The government and the institutions are not on one side and the people on the other. This scheme only tries to disguise the real contradiction: on one side, those who live at the expense of the people and manipulate them for personal ends, and on the other, those who defend the system of social justice that will always prioritize the collective welfare.

Repression? Those who surf social networks, can’t they see the meaning of that word in the United States, in Europe, in Latin America? “I am not interested in what happens in other countries, I am only interested in my own,” replied an irate young man who was talking about freedom but did not know how to explain it when I asked him about its meaning.

It is not admissible to ignore one’s own deficiencies to talk about other people’s ills, but it is good to remind those who want a change of “system” what is happening in the mecca of capitalism.

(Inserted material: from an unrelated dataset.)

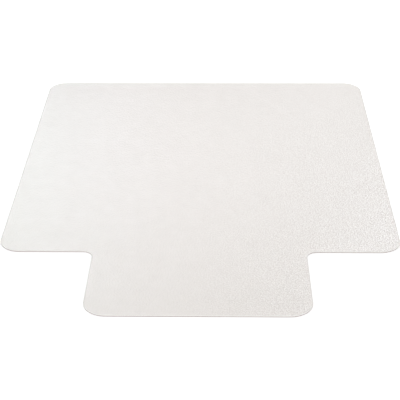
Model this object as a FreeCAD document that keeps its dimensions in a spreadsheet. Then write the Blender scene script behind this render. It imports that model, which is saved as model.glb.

They want us to believe that Cuba is a failed state, when it was the only Latin American country that created its own vaccines against HIV/AIDS and immunized its entire population with booster cycles included, despite the blockade. The only country in history that has managed to resist for more than 60 years a criminal blockade that intends, precisely, to make people get tired and prefer the return of the dominators. A country that has just been hit by a destructive hurricane and it only suffered the lost of three citizens because its Civil Defense always manages to evacuate those in a vulnerable, risky situation.

Compared this to the number of deaths that same hurricane caused in Florida, number that keeps going up even if this hurricane, Ian, hit the country more than a week ago. The number of deaths already exceeds 100. Joe Biden, the president of the richest country in the world has stated it would take years to reverse the damage caused by the hurricane.
An article published in The New York Times on September 23, refers to Puerto Rico -a colony of the United States- in these terms: “In the last year, blackouts, which can sometimes last for days, have become part of our daily life (…) However, despite the lousy service, electricity bills have doubled”.

That is why they are determined to destroy what saves us: the unity of the people and their institutions, which was evidenced during the COVID-19 pandemic, in the Saratoga hotel, or in the fire of the oil tanks in Matanzas.

And that unity is possible because they are not opposing parties, because the institutions of the Revolution belong to the people and exist for the people.